YA Criticism Needs An Update

In the world at large, YA fiction is treated as something of a punchline. It's easy to make fun of. All those dystopian books read exactly the same, with a society divided into arbitrary categories, a teenage girl desperately trying to choose between two guys, and a bunch of kids taking down the government. And if it's not a dystopian, it'll be one of those trashy paranormal vampire thingies -- also with a love triangle, of course, and a whole boatload of angst. What's not to hate?

To be honest, I cringe whenever I see criticism along those lines nowadays, because it tells me that the person spouting it off hasn't read any YA published since 2012. Yes, there were a heck of a lot of vampire novels in the mid-2000s, and there was a whole mountain of dystopias between 2010 and 2014 or so ... but those genres are now dead, dead, dead (well, I've seen vampires starting to make a comeback, but it's a completely new breed compared to the Twilight ripoffs of the aughts).

Thanks to the huge initial surge of YA books, publishers are being a lot more selective about which YA titles they take on nowadays. As a result, the YA category today is higher-quality and more diverse than ever before. And yes, there are still trends that come and go, but nothing like the dystopian explosion way back when. Given how broad the category is now, I'd be very surprised if some other trend blew up the way dystopian did -- especially not to the point where it comes to characterize the entirety of YA to many people.

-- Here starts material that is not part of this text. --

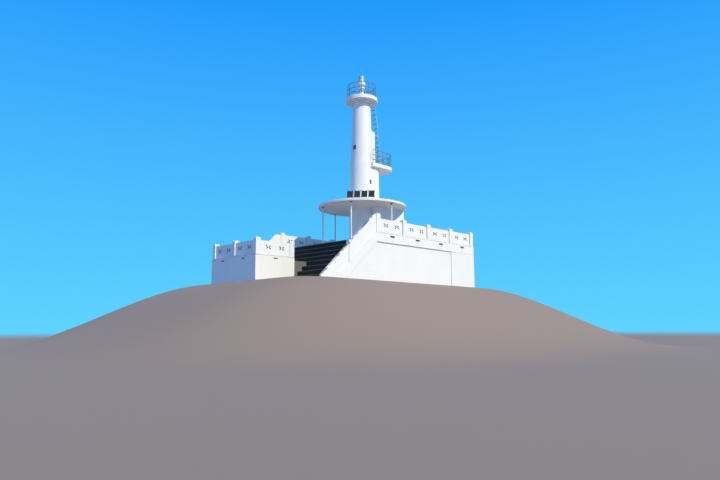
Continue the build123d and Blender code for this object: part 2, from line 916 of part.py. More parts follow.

What all this means is that, if you want to understand YA -- for example, if you're writing it -- for the love of celery, PLEASE read books published in the past 2-3 years! Not only will it expose you to a ton of awesome books, but it will give you an accurate picture of what the category is actually like.

Hunger Games knockoffs don't cut it anymore. YA in 2020 is a serious, high-quality, boundary-pushing beast, and don't let anyone tell you otherwise.